Task description:
Exactly reproduce each line of the listing that follows.

[start]

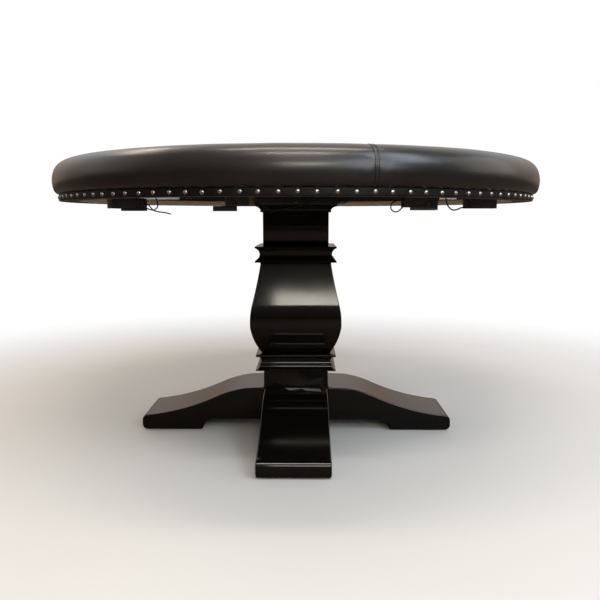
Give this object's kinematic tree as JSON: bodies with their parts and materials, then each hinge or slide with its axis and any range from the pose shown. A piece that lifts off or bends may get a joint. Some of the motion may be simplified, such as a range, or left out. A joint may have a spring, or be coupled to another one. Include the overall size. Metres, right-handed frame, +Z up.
{
  "type": "gaming table",
  "caption": "Round pedestal gaming table with a padded vinyl rail, nailed apron band, lift-out cloth playing surface and lighting modules under the deck.",
  "frame": {"origin": "on the floor under the middle of the table", "axes": "+Z up, -Y is the side with the lighting controller's button, +X to the right seen from that side"},
  "size_m": [1.3748, 1.375, 0.7872],
  "materials": {
    "rail_vinyl": "black upholstery vinyl, fine grain, satin",
    "band_vinyl": "black vinyl strip, satin",
    "upholstery_foam": "open-cell upholstery foam",
    "birch_ply": "raw plywood",
    "nickel": "bright nickel domed nails",
    "speed_cloth": "dark green speed cloth",
    "aluminium_profile": "anodised profile",
    "light_strip": "white light strip",
    "opal_diffuser": "opal diffuser, satin",
    "zinc_steel": "zinc plated",
    "black_steel": "black enamelled steel",
    "black_lacquer": "black lacquered hardwood, semi gloss",
    "felt_glide": "rubber glide",
    "case_plastic": "moulded black case",
    "terminal_plastic": "moulded black terminal",
    "bracket_steel": "bright sheet steel",
    "button_plastic": "moulded button",
    "circuit_board": "glass-epoxy board",
    "lead_jacket": "black lead jacket",
    "grommet_rubber": "rubber grommet"
  },
  "bodies": {
    "table": {"band_nails": "nickel", "band_wrap": "band_vinyl", "base_block": "black_lacquer", "base_moulding": "black_lacquer", "base_ring": "birch_ply", "bracket_screws": "zinc_steel", "button_bezel": "terminal_plastic", "capital_moulding": "black_lacquer", "centre_lead": "lead_jacket", "circuit_boards": "circuit_board", "clamp_plate": "black_steel", "cleat_screws": "zinc_steel", "controller_bracket": "bracket_steel", "controller_case": "case_plastic", "controller_lead": "lead_jacket", "controller_lid": "case_plastic", "floor_glides": "felt_glide", "foot_back": "black_lacquer", "foot_bolts": "zinc_steel", "foot_front": "black_lacquer", "foot_left": "black_lacquer", "foot_right": "black_lacquer", "lead_grommets": "grommet_rubber", "left_aerial": "lead_jacket", "left_driver_bracket": "bracket_steel", "left_driver_case": "case_plastic", "left_driver_lid": "case_plastic", "left_driver_terminal": "terminal_plastic", "left_lead": "lead_jacket", "light_bar_channels": "aluminium_profile", "light_bar_lenses": "opal_diffuser", "light_channel": "aluminium_profile", "light_diffuser": "opal_diffuser", "light_strip": "light_strip", "mounting_cleat": "birch_ply", "neck_moulding": "black_lacquer", "pedestal_column": "black_lacquer", "pedestal_top_plate": "black_steel", "port_brackets": "bracket_steel", "port_case": "case_plastic", "port_lid": "case_plastic", "power_socket": "terminal_plastic", "rail_core": "birch_ply", "rail_cover": "rail_vinyl", "rail_cushion": "upholstery_foam", "right_driver_case": "case_plastic", "right_driver_lid": "case_plastic", "right_driver_terminal": "terminal_plastic", "right_lead": "lead_jacket", "splice_connector": "terminal_plastic", "table_deck": "birch_ply", "tie_rod": "zinc_steel", "tie_rod_nuts": "zinc_steel", "top_mount_bolts": "zinc_steel", "urn_body": "black_lacquer", "well_ring": "birch_ply"},
    "playing_surface": {"playfield_board": "birch_ply", "playfield_pad": "upholstery_foam", "playfield_cloth": "speed_cloth"},
    "mode_button": {"mode_button": "button_plastic"}
  },
  "joints": [
    {"name": "playing_surface_lift", "type": "slide", "parent": "table", "child": "playing_surface", "axis": [0, 0, 1], "range_m": [0, 0.12]},
    {"name": "mode_button_press", "type": "slide", "parent": "table", "child": "mode_button", "axis": [0, 1, 0], "range_m": [0, 0.0015], "stiffness_N_per_m": 300}
  ]
}
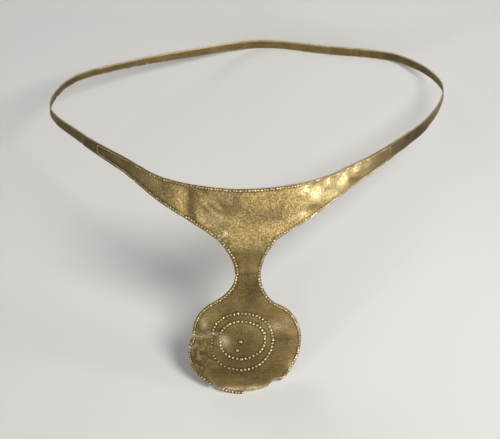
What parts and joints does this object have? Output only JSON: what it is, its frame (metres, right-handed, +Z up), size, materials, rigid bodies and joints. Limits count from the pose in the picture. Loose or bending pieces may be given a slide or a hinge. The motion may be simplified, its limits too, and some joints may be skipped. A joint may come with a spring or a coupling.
{
  "type": "gold diadem",
  "caption": "Loose hoop of hammered sheet gold that widens at the front, narrows to a neck and ends in a hanging disc; beaded edges, torn and chipped rim",
  "frame": {"origin": "middle of the bounding box in plan, on the surface that the loose diadem lies on", "axes": "+Z up from the surface; -Y towards the viewer, where the disc touches down; +X to the viewer's right. The hoop leans back about 30 degrees, from the front down to the back of the band"},
  "size_m": [0.1736, 0.1886, 0.0851],
  "materials": {
    "sheet_gold": "old hammered gold, worn satin with fine scratches and brown soil film"
  },
  "bodies": {
    "root": {"diadem": "sheet_gold"}
  },
  "joints": []
}
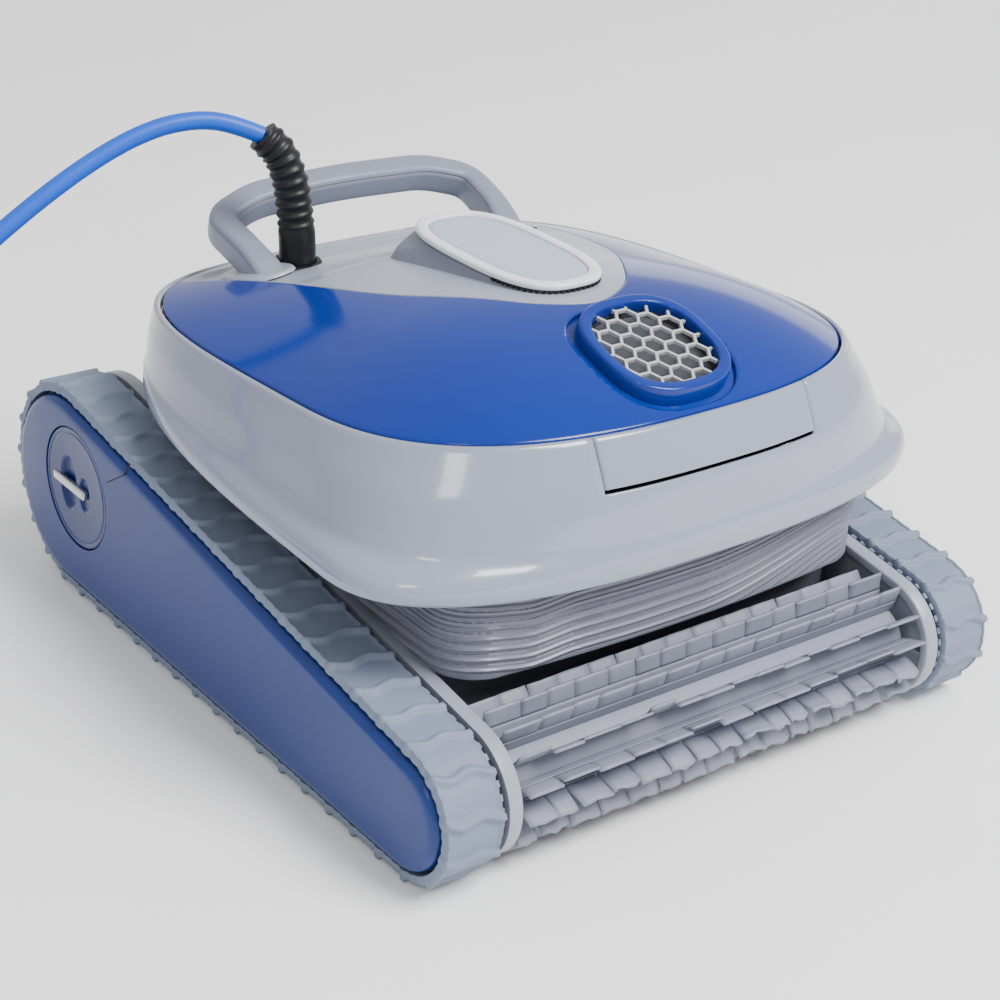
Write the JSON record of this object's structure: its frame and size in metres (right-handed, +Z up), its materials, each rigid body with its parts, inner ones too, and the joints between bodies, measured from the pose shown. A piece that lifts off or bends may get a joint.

[end]

Reply to the task:
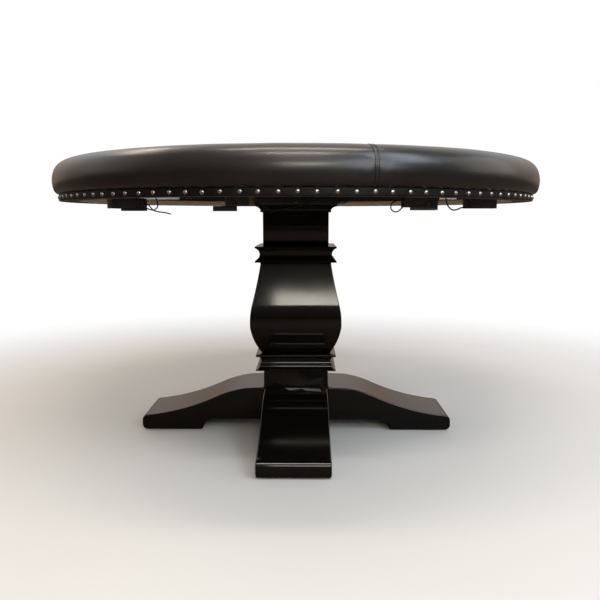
Give this object's kinematic tree as JSON: bodies with their parts and materials, then each hinge or slide with its axis and any range from the pose shown. A piece that lifts off or bends may get a joint. Some of the motion may be simplified, such as a range, or left out. A joint may have a spring, or be coupled to another one. Include the overall size. Metres, right-handed frame, +Z up.
{
  "type": "gaming table",
  "caption": "Round pedestal gaming table with a padded vinyl rail, nailed apron band, lift-out cloth playing surface and lighting modules under the deck.",
  "frame": {"origin": "on the floor under the middle of the table", "axes": "+Z up, -Y is the side with the lighting controller's button, +X to the right seen from that side"},
  "size_m": [1.3748, 1.375, 0.7872],
  "materials": {
    "rail_vinyl": "black upholstery vinyl, fine grain, satin",
    "band_vinyl": "black vinyl strip, satin",
    "upholstery_foam": "open-cell upholstery foam",
    "birch_ply": "raw plywood",
    "nickel": "bright nickel domed nails",
    "speed_cloth": "dark green speed cloth",
    "aluminium_profile": "anodised profile",
    "light_strip": "white light strip",
    "opal_diffuser": "opal diffuser, satin",
    "zinc_steel": "zinc plated",
    "black_steel": "black enamelled steel",
    "black_lacquer": "black lacquered hardwood, semi gloss",
    "felt_glide": "rubber glide",
    "case_plastic": "moulded black case",
    "terminal_plastic": "moulded black terminal",
    "bracket_steel": "bright sheet steel",
    "button_plastic": "moulded button",
    "circuit_board": "glass-epoxy board",
    "lead_jacket": "black lead jacket",
    "grommet_rubber": "rubber grommet"
  },
  "bodies": {
    "table": {"band_nails": "nickel", "band_wrap": "band_vinyl", "base_block": "black_lacquer", "base_moulding": "black_lacquer", "base_ring": "birch_ply", "bracket_screws": "zinc_steel", "button_bezel": "terminal_plastic", "capital_moulding": "black_lacquer", "centre_lead": "lead_jacket", "circuit_boards": "circuit_board", "clamp_plate": "black_steel", "cleat_screws": "zinc_steel", "controller_bracket": "bracket_steel", "controller_case": "case_plastic", "controller_lead": "lead_jacket", "controller_lid": "case_plastic", "floor_glides": "felt_glide", "foot_back": "black_lacquer", "foot_bolts": "zinc_steel", "foot_front": "black_lacquer", "foot_left": "black_lacquer", "foot_right": "black_lacquer", "lead_grommets": "grommet_rubber", "left_aerial": "lead_jacket", "left_driver_bracket": "bracket_steel", "left_driver_case": "case_plastic", "left_driver_lid": "case_plastic", "left_driver_terminal": "terminal_plastic", "left_lead": "lead_jacket", "light_bar_channels": "aluminium_profile", "light_bar_lenses": "opal_diffuser", "light_channel": "aluminium_profile", "light_diffuser": "opal_diffuser", "light_strip": "light_strip", "mounting_cleat": "birch_ply", "neck_moulding": "black_lacquer", "pedestal_column": "black_lacquer", "pedestal_top_plate": "black_steel", "port_brackets": "bracket_steel", "port_case": "case_plastic", "port_lid": "case_plastic", "power_socket": "terminal_plastic", "rail_core": "birch_ply", "rail_cover": "rail_vinyl", "rail_cushion": "upholstery_foam", "right_driver_case": "case_plastic", "right_driver_lid": "case_plastic", "right_driver_terminal": "terminal_plastic", "right_lead": "lead_jacket", "splice_connector": "terminal_plastic", "table_deck": "birch_ply", "tie_rod": "zinc_steel", "tie_rod_nuts": "zinc_steel", "top_mount_bolts": "zinc_steel", "urn_body": "black_lacquer", "well_ring": "birch_ply"},
    "playing_surface": {"playfield_board": "birch_ply", "playfield_pad": "upholstery_foam", "playfield_cloth": "speed_cloth"},
    "mode_button": {"mode_button": "button_plastic"}
  },
  "joints": [
    {"name": "playing_surface_lift", "type": "slide", "parent": "table", "child": "playing_surface", "axis": [0, 0, 1], "range_m": [0, 0.12]},
    {"name": "mode_button_press", "type": "slide", "parent": "table", "child": "mode_button", "axis": [0, 1, 0], "range_m": [0, 0.0015], "stiffness_N_per_m": 300}
  ]
}
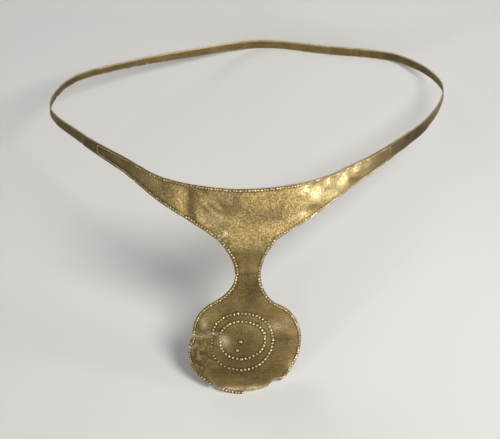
What parts and joints does this object have? Output only JSON: what it is, its frame (metres, right-handed, +Z up), size, materials, rigid bodies and joints. Limits count from the pose in the picture. Loose or bending pieces may be given a slide or a hinge. The motion may be simplified, its limits too, and some joints may be skipped. A joint may come with a spring or a coupling.
{
  "type": "gold diadem",
  "caption": "Loose hoop of hammered sheet gold that widens at the front, narrows to a neck and ends in a hanging disc; beaded edges, torn and chipped rim",
  "frame": {"origin": "middle of the bounding box in plan, on the surface that the loose diadem lies on", "axes": "+Z up from the surface; -Y towards the viewer, where the disc touches down; +X to the viewer's right. The hoop leans back about 30 degrees, from the front down to the back of the band"},
  "size_m": [0.1736, 0.1886, 0.0851],
  "materials": {
    "sheet_gold": "old hammered gold, worn satin with fine scratches and brown soil film"
  },
  "bodies": {
    "root": {"diadem": "sheet_gold"}
  },
  "joints": []
}
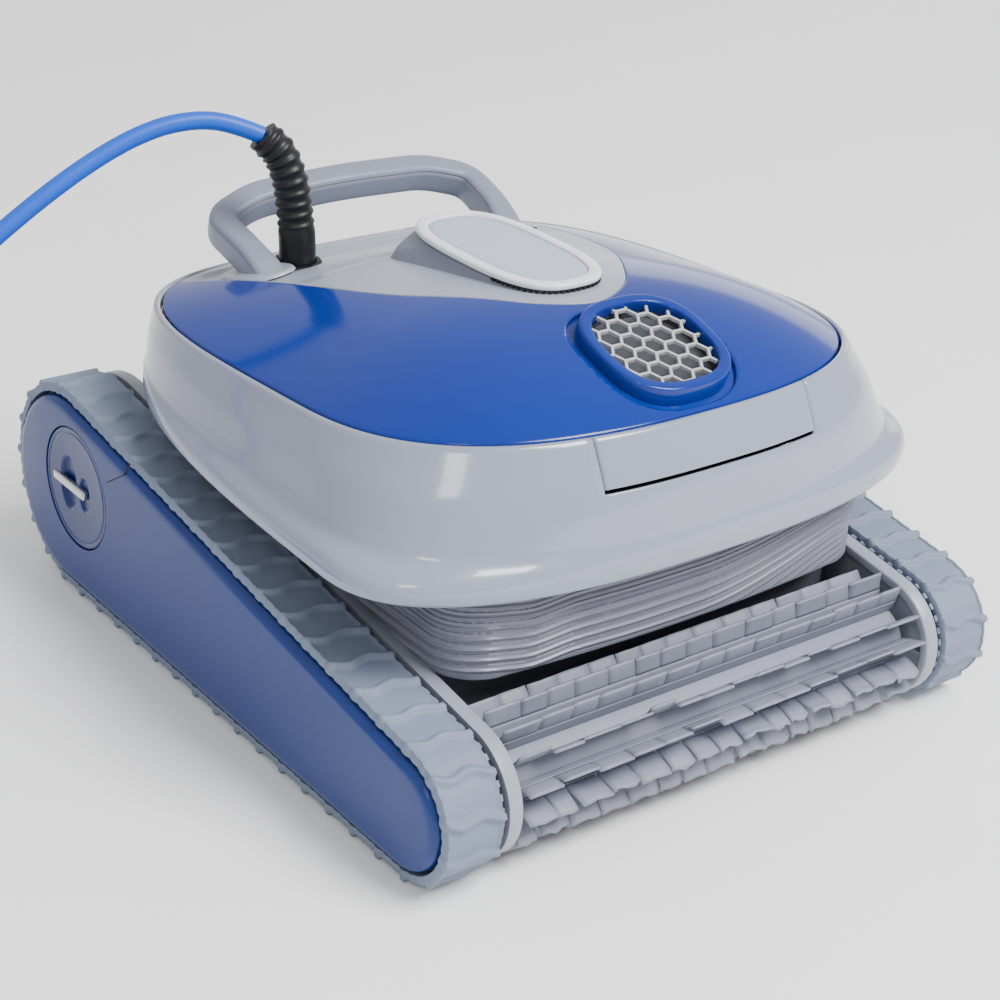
Write the JSON record of this object's structure: its frame and size in metres (right-handed, +Z up), its materials, each rigid body with its parts, inner ones too, and the joints between bodies, measured from the pose shown. A piece that lifts off or bends may get a joint.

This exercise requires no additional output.